Numa sala de aula, a professora Elza pede aos alunos uma redação-prova sobre membro da família mas a narradora-aluna, numa recusa imediata do objeto da narração, pede para escrever sobre a família de outra pessoa. Negado seu pedido, ela, cuja família é composta da mãe e duma empregada Cora, inicialmente decide falar sobre seu tio Chico.
Escreveria sobre o tio Chico, embora ele morasse em outro bairro e eu quase nunca visse esse tio. Tio Chico não seria outra pessoa senão mamãe disfarçada de tio, mamãe de pernas peludas, mamãe de barriga grande, mamãe arrotando cerveja. Comecei. O título era “Querido Tio Chico”.
Aqui observamos o uso parodístico da técnica de inversão – inversão do sexo e do personagem que o narrador precisa ocultar.
Sob o ponto de vista psicológico, surge uma figura do Animus – o primeiro estágio na descida do inconsciente rumo ao centro da Mãe Terrível – ainda manobrável pela narradora-criança.
No começo escrevi direitinho, mas logo passei a dizer que Tio Chico fazia as coisas que na verdade só minha mãe fazia. Disse, por exemplo, que o tio trabalhava viajando, mas o tio nunca viaja, é minha mãe que passa vários dias cuidando da minha avó que mora em outra cidade. Também não fui esperta em outras coisas. Troquei o pronome “ele” pelo “ela” em várias passagens, troquei o adjetivo masculino pelo feminino. Chateada, risquei substantivos como “maquiagem” e “meia de seda”, que denunciavam claramente que eu falava de mamãe e não do tio Chico. O papel branco ficou cheio de borrões azuis. No centro da sala, a professora sentada na cadeira dela folheava uma revista de moda. Observei a prova com tristeza. Com tantos erros e borrões, ela me daria zero na mesma hora. Eu viraria chacota na turma. Acabei desistindo de falar do tio.
A redação vai ficando cheia de borrões e rasuras, então ela pede para recomeçar. E a “confissão” por escrito – de que odeia a querida mamãe – passa a ocorrer efetivamente, incorrendo no pecado original ou sacrilégio psicanalítico no sentido de quem “mãe não se odeia” e a pena para quem o comete, também no pressuposto psicológico, é a morte ou a loucura. É ser engolido pelo arquétipo da Mãe Terrível, caracterizando um processo demencial.
É que com mamãe perto, não consigo fazer nada direito.
Não consigo dormir porque ela diz que durmo demais e fico tentando contar as horas de sono pra não exagerar e ela deixar de gostar de mim.
Não consigo comer porque ela diz que sou gorda e que nenhuma menina deveria ser gorda aos doze anos de idade.

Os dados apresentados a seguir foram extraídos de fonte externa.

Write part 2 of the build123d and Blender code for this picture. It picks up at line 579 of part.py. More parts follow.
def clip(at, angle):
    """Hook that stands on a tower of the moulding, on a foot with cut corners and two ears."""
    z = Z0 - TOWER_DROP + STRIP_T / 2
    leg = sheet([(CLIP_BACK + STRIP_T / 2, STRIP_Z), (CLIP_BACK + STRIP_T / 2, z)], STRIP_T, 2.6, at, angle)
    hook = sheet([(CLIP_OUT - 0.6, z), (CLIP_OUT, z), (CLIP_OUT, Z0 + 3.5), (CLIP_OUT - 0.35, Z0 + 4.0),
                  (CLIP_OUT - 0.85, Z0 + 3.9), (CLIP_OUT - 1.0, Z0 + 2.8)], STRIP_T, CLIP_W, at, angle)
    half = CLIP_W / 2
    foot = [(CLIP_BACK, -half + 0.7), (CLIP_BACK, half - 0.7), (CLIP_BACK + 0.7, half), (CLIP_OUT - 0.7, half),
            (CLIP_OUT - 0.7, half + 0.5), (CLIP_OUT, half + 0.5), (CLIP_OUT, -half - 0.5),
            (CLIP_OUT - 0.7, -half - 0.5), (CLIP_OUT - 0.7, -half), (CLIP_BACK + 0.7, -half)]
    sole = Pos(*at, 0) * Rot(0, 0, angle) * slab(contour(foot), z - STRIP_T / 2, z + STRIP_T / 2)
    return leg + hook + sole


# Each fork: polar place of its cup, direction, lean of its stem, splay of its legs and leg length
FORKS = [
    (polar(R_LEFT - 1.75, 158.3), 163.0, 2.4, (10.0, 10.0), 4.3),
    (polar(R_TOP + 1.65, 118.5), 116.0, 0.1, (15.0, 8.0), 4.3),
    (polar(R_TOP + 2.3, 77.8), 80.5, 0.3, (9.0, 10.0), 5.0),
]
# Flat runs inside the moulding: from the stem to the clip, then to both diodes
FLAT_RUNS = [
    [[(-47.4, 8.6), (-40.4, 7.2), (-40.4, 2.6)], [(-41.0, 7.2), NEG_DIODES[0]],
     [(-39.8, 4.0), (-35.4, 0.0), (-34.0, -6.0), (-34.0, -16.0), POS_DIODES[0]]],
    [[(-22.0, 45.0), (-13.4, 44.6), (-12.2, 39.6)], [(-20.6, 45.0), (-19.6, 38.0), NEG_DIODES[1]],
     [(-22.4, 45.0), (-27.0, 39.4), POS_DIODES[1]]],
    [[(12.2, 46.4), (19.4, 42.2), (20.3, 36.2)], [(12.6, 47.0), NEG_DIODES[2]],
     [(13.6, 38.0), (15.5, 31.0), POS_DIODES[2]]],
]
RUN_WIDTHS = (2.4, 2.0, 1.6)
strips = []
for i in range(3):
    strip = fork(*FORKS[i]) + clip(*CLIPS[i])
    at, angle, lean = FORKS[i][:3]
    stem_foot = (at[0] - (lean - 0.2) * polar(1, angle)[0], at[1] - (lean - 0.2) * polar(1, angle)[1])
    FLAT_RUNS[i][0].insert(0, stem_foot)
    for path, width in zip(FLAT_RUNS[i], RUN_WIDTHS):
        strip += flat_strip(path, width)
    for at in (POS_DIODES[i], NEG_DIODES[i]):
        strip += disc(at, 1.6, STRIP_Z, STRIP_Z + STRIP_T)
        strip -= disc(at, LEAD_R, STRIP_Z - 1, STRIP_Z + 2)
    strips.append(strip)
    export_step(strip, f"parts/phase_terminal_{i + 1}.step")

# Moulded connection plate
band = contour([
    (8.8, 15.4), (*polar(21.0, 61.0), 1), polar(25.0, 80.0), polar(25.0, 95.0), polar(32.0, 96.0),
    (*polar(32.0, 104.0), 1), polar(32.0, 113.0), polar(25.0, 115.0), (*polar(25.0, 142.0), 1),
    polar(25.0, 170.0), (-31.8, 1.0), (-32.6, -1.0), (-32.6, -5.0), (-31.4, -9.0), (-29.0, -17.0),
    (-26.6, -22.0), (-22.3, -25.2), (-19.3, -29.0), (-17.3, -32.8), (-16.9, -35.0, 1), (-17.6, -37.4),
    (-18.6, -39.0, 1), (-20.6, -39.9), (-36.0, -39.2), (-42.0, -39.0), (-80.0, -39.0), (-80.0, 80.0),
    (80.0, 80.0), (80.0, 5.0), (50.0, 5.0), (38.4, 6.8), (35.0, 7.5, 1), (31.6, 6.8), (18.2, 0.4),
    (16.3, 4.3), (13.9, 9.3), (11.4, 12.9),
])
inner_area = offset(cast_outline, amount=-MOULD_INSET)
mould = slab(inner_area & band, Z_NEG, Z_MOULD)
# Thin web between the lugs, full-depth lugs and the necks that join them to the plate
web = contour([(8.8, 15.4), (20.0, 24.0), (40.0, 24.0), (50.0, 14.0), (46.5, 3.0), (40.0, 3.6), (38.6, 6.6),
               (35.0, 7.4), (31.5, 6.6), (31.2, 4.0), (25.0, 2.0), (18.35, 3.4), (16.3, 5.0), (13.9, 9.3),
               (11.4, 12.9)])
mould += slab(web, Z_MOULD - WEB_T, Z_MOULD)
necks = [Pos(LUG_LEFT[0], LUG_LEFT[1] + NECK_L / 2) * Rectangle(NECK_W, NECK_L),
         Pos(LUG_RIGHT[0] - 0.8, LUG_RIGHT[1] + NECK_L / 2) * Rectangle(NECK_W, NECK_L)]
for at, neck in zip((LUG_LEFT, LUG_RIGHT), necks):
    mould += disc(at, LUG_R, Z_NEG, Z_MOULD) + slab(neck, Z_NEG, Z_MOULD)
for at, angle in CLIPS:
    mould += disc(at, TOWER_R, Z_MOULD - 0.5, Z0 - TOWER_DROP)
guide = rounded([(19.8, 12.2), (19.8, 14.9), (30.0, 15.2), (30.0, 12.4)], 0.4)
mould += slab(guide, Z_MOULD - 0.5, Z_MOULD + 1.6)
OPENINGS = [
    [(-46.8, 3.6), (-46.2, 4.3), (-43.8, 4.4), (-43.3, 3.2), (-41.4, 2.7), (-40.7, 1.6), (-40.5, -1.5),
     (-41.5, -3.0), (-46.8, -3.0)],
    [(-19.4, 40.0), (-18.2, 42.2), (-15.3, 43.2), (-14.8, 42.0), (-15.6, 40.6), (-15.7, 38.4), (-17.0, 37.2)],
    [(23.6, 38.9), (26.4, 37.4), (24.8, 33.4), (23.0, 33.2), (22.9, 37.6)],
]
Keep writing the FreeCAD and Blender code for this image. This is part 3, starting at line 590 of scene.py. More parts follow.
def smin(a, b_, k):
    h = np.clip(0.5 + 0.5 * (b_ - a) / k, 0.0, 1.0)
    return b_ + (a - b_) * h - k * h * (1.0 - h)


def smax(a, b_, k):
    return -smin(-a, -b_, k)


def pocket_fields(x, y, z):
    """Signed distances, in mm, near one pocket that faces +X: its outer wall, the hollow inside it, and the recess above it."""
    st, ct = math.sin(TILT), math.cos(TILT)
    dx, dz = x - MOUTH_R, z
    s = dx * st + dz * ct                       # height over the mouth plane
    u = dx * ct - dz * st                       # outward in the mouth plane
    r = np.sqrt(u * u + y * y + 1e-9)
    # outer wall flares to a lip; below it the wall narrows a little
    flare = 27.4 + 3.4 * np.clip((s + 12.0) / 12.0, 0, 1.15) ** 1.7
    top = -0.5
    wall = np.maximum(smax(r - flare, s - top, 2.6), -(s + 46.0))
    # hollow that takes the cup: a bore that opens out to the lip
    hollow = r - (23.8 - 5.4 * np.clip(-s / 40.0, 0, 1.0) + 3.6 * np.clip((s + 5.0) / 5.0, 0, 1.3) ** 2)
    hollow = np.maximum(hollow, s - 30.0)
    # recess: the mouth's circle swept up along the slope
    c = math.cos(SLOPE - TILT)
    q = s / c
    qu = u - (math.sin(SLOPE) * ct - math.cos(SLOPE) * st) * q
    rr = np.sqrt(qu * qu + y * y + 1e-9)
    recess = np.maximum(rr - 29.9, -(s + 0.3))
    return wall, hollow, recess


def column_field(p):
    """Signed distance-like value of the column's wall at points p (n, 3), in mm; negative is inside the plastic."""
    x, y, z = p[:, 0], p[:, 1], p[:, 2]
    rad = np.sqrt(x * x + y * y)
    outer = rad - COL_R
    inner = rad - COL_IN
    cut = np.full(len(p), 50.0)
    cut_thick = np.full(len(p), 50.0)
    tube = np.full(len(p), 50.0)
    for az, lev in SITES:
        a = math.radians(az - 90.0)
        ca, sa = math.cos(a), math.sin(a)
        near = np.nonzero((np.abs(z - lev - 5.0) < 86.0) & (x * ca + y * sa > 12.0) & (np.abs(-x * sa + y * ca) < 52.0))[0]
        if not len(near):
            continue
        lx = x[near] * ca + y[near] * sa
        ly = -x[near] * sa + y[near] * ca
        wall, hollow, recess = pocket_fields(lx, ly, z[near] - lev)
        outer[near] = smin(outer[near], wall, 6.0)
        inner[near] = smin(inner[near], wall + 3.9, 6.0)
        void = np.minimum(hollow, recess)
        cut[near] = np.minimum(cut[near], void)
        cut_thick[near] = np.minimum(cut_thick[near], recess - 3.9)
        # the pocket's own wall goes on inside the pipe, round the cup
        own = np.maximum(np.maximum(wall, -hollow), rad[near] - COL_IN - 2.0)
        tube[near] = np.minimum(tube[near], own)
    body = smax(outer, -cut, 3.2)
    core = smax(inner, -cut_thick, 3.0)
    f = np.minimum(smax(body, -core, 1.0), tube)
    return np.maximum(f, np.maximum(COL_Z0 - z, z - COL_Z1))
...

Não consigo me arrumar porque quando mamãe está perto, todas espinhas do meu rosto eclodem, todos os fios dos meus cabelos insistem em apontar para cima e não há nada que possa dar jeito.
Não consigo apreciar meus amigos que, segundo ela, são feios, burros e preguiçosos, e é assim, como feios, burros e preguiçosos, que passo a enxergar Bruno, Tamara e Edite.
Mamãe diz que tudo que ela quer é me transformar numa mulher bonita e respeitável. Dessas que usam maquiagem cara e meias de seda. Mas não quero ser bonita, não quero ser respeitável como mamãe quer. Sinto que de outro modo, já sou bonita e respeitável. Mas como mamãe duvida, duvido também.
Quando a minha mãe está aqui, uma voz dentro da minha cabeça diz que devo crescer logo para ser melhor que ela, para me livrar dela. Quando a minha mãe está aqui, uma voz dentro da minha cabeça diz que não conseguirei crescer.
O arquétipo de Mãe Terrível sempre devora seus filhos, é um obstáculo à vida e seu desenvolvimento, razão pela qual precisa ser abandonada e superada.
Infelizmente, ao longo da narrativa, tal não ocorre, esta vai sendo dotada de poderes extraordinários como a onisciência (ela sempre sabe tudo o que faço!) e a onipotência (compra as pessoas para vigiar e dominar a narradora,etc.), tornando-se um poder contra o qual é inútil lutar e a tal ponto que engole toda a narração e a vida que desaparece e sucumbe diante do seu amplexo mortal.
Por isso este é um conto na linha da denúncia e da interrogação existencial, um dos pontos fortes da intensa narrativa de Lindevania Martins cuja obra em construção promete crescer a cada livro publicado.